Thank you, Anika, and good morning. Welcome to Great Plains Energy’s 2010 Fourth Quarter and Year End Earnings Conference Call. Our senior executives presenting this morning are Mike Chesser, Chairman and CEO; Bill Downey, President and COO; Terry Bassham, Executive Vice President Utility Operations; and Jim Shay, Senior Vice President and CFO.

I must remind you of the inherent uncertainties in any forward-looking statements in our discussion this morning. Slide 2 and the disclosure in our SEC filings contain a list of some of the factors that could cause future results to differ materially from our expectations.

Before I hand the call to Mike, I wanted to mention that our webcast today incorporates an updated or revised look to many of our traditional slides, as well as one or two new ones. These changes reflected Investor Relations Team's ongoing efforts to incorporate the best practices into all of our materials, as well as incorporate input from you as to what you'd like to see and how can make our information clearer. So as always, we welcome any feedback that you may have.

I also want to remind everyone that we issued our earnings release and 2010 10-K after the market closed yesterday. They're available along with today's webcast slides and supplemental financial information regarding the quarter and full year 2010 on the main page of our website at With that, it's now my pleasure to introduce Mike Chesser.

M. Chesser

Thanks, Michael, and good morning, everyone. We appreciate you joining our call today. I hope you had the opportunity to read the press release we issued yesterday afternoon. We announced full year earnings per share of $1.53, which is in line with guidance we issued on the third quarter call. Jim is going to provide additional details on our 2010 numbers in his comments further.

From my perspective, 2010 was a very solid year financially for us, even excluding the considerable help that we got from weather throughout the year. In particular, I think our diligent efforts to manage cost across the organization had a very positive impact.

Also, as you know, in recent years we have provided annual guidance on our year end conference call. However, the Missouri rate cases will have a major impact on our 2011 results and those outcomes are not known at this time. Therefore, we're planning to wait to see to issue current year guidance until those results are available and we've had an opportunity to thoroughly evaluate their impact. We will consider providing 2012 guidance at that time also. In the absence of specific guidance on today's call, Jim will provide a few considerations for 2011 and some preliminary thoughts regarding 2012 in his section.

As we reflected on our many achievements in 2010 and the actions we've taken during the past several years to transform our company, a fitting theme, The Power of Progress, has emerged. We came into 2010 with both a long list of key priorities and a number of lingering uncertainties around our region's economy. We knew that our success will depend on how well we executed not only in our daily operations but also in our activities to complete our five-year comprehensive energy plan or CEP. And I believe we rose to that challenge.

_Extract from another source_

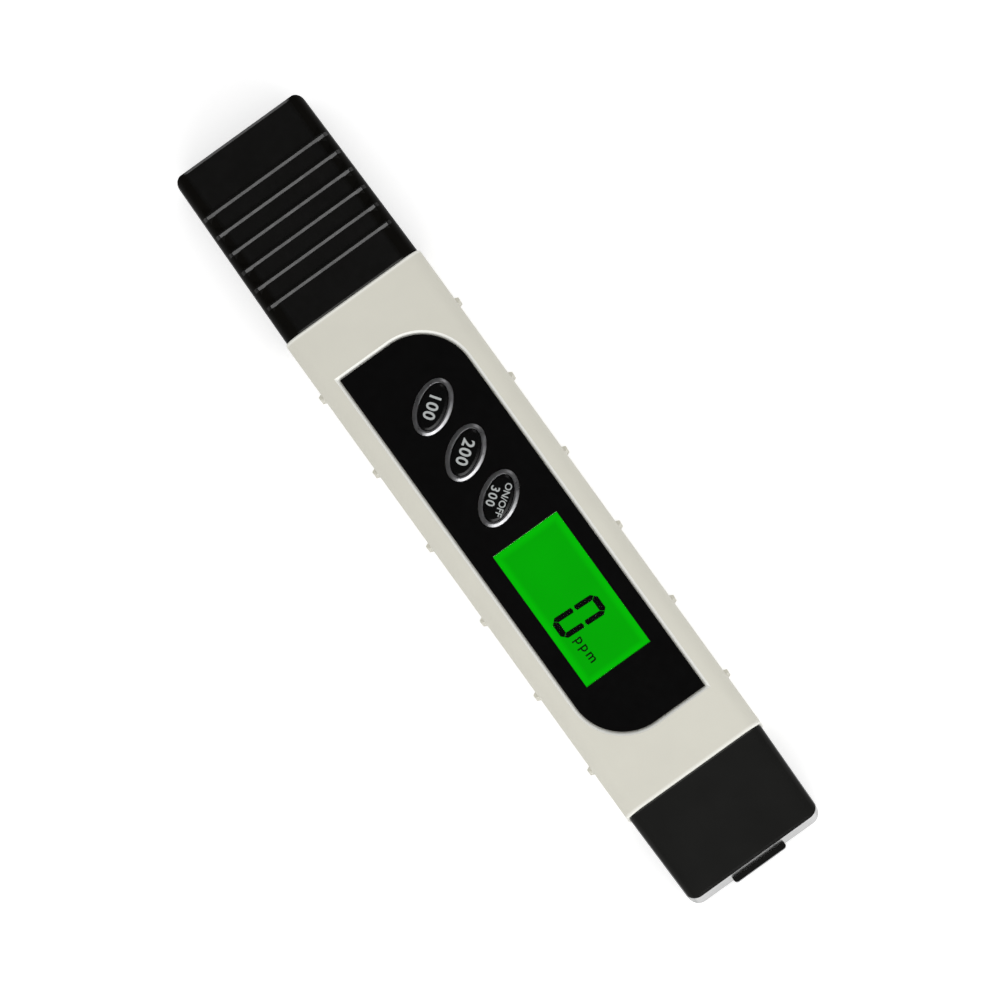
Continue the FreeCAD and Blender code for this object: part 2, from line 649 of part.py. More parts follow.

Our most significant achievement was the completion last summer of Iatan 2, an 850-megawatt coal power plant unit featured on the slide. This nearly $2 billion construction project, the largest in our history, excluding the effects of inflation, created thousands of Missouri construction jobs and launched an asset that will provide efficient, affordable energy to customers for decades to come. Not only was the summer 2010 in-service date consistent with our regional C&P commitment, but we delivered the unit at a cost that is competitive with other plants constructed in this timeframe.

Following the end of construction of Iatan 2, the single remaining piece of the CEP is the Missouri regulatory approval to include the plant in our rates.

In November, the Kansas Corporation Commission issued its order in KCP&L's rate case. Our reaction to the order was mixed overall, as Bill will discuss in his comments. But nonetheless, we were very pleased with the commission's ruling that 99% of the project's total cost is prudent.

With the Kansas case completed, we know that many of you have been watching developments in KCP&L and GMO's rate cases in Missouri with a high degree interest. We recently concluded our hearings in those proceedings and believe we presented compelling arguments with respect to Iatan prudency, as well as other issues in the case.